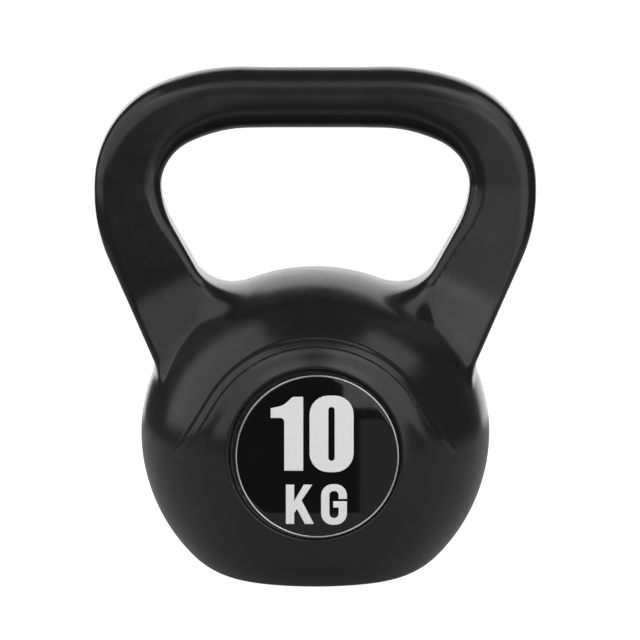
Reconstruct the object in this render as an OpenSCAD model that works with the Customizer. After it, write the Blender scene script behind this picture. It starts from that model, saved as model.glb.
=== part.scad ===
// Filled kettlebell: a hollow moulded shell, a cast ballast with a steel rod through the handle, a plug that
// closes the filling hole, and a round weight badge on the front and on the rear.
// The origin is the centre of the base. +Z is up, the front badge faces -Y, and the grip runs along X.

/* [Ball] */
// Radius of the ball at its equator
ball_r = 97.2; // [96:0.1:99]
// Height of the equator above the base
equator_z = 82.4; // [80:0.1:84]
// Height of the crown above the equator
crown_h = 92.5; // [88:0.1:94]
// Radius of the flat that the ball stands on
base_r = 36; // [34:0.5:38]

/* [Handle] */
// Height of the grip's axis above the base
grip_z = 269.9; // [266:0.1:275]
// Radius of the round grip
grip_r = 16.8; // [15:0.1:18]
// Half the length of the straight grip
grip_half = 38.6; // [34:0.1:42]
// Bend radius of the wide shoulder at each end of the grip
shoulder_r = 99; // [95:1:104]
// Turn of that shoulder
shoulder_a = 23.5; // [20:0.5:26]
// Bend radius of the corner
corner_r = 44; // [42:0.5:46]
// Bend radius where the leg turns in below the corner
knee_r = 72.5; // [68:0.5:76]
// Lean of the leg from the vertical
leg_a = 26.9; // [25:0.1:28]
// Length of the straight leg, down to where it ends inside the ball
leg_len = 107; // [100:1:112]
// Half width of the handle at its outermost point
side_half = 18.6; // [17:0.1:20]
// Half width of the leg at its lower end
root_half = 25; // [24:0.1:26]
// How much each face of the leg stands out further, for each millimetre down the leg
leg_taper = 0.045; // [0.03:0.005:0.06]
// How much more it does so where it flares towards the ball
leg_flare = 0.2; // [0.15:0.01:0.22]
// Radius of the handle's long edges at its outermost point
side_edge = 9; // [7:0.5:12]
// Radius of those edges low on the leg
root_edge = 4.5; // [4.2:0.1:6]
// Radius of the fillet in the crotch between leg and crown
crotch_r = 20; // [14:0.5:22]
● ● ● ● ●
§ **Set exercise**:
Copy all data exactly, start to finish.

§ **Output of the exercise**:
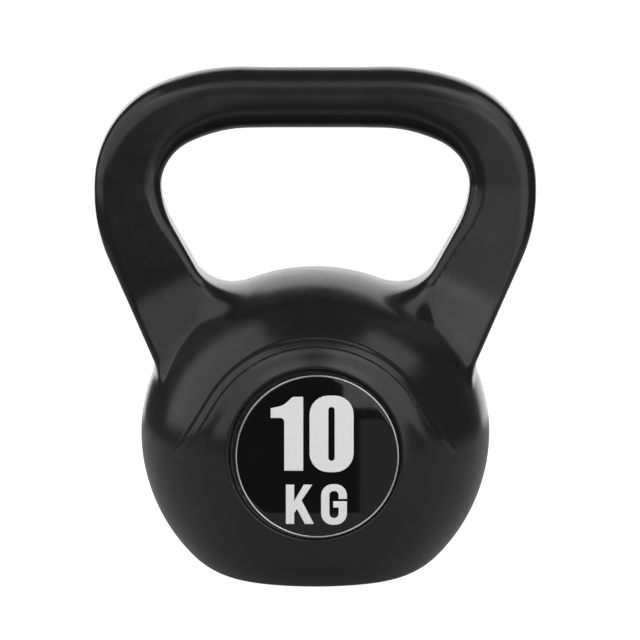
Reconstruct the object in this render as an OpenSCAD model that works with the Customizer. After it, write the Blender scene script behind this picture. It starts from that model, saved as model.glb.
=== part.scad ===
// Filled kettlebell: a hollow moulded shell, a cast ballast with a steel rod through the handle, a plug that
// closes the filling hole, and a round weight badge on the front and on the rear.
// The origin is the centre of the base. +Z is up, the front badge faces -Y, and the grip runs along X.

/* [Ball] */
// Radius of the ball at its equator
ball_r = 97.2; // [96:0.1:99]
// Height of the equator above the base
equator_z = 82.4; // [80:0.1:84]
// Height of the crown above the equator
crown_h = 92.5; // [88:0.1:94]
// Radius of the flat that the ball stands on
base_r = 36; // [34:0.5:38]

/* [Handle] */
// Height of the grip's axis above the base
grip_z = 269.9; // [266:0.1:275]
// Radius of the round grip
grip_r = 16.8; // [15:0.1:18]
// Half the length of the straight grip
grip_half = 38.6; // [34:0.1:42]
// Bend radius of the wide shoulder at each end of the grip
shoulder_r = 99; // [95:1:104]
// Turn of that shoulder
shoulder_a = 23.5; // [20:0.5:26]
// Bend radius of the corner
corner_r = 44; // [42:0.5:46]
// Bend radius where the leg turns in below the corner
knee_r = 72.5; // [68:0.5:76]
// Lean of the leg from the vertical
leg_a = 26.9; // [25:0.1:28]
// Length of the straight leg, down to where it ends inside the ball
leg_len = 107; // [100:1:112]
// Half width of the handle at its outermost point
side_half = 18.6; // [17:0.1:20]
// Half width of the leg at its lower end
root_half = 25; // [24:0.1:26]
// How much each face of the leg stands out further, for each millimetre down the leg
leg_taper = 0.045; // [0.03:0.005:0.06]
// How much more it does so where it flares towards the ball
leg_flare = 0.2; // [0.15:0.01:0.22]
// Radius of the handle's long edges at its outermost point
side_edge = 9; // [7:0.5:12]
// Radius of those edges low on the leg
root_edge = 4.5; // [4.2:0.1:6]
// Radius of the fillet in the crotch between leg and crown
crotch_r = 20; // [14:0.5:22]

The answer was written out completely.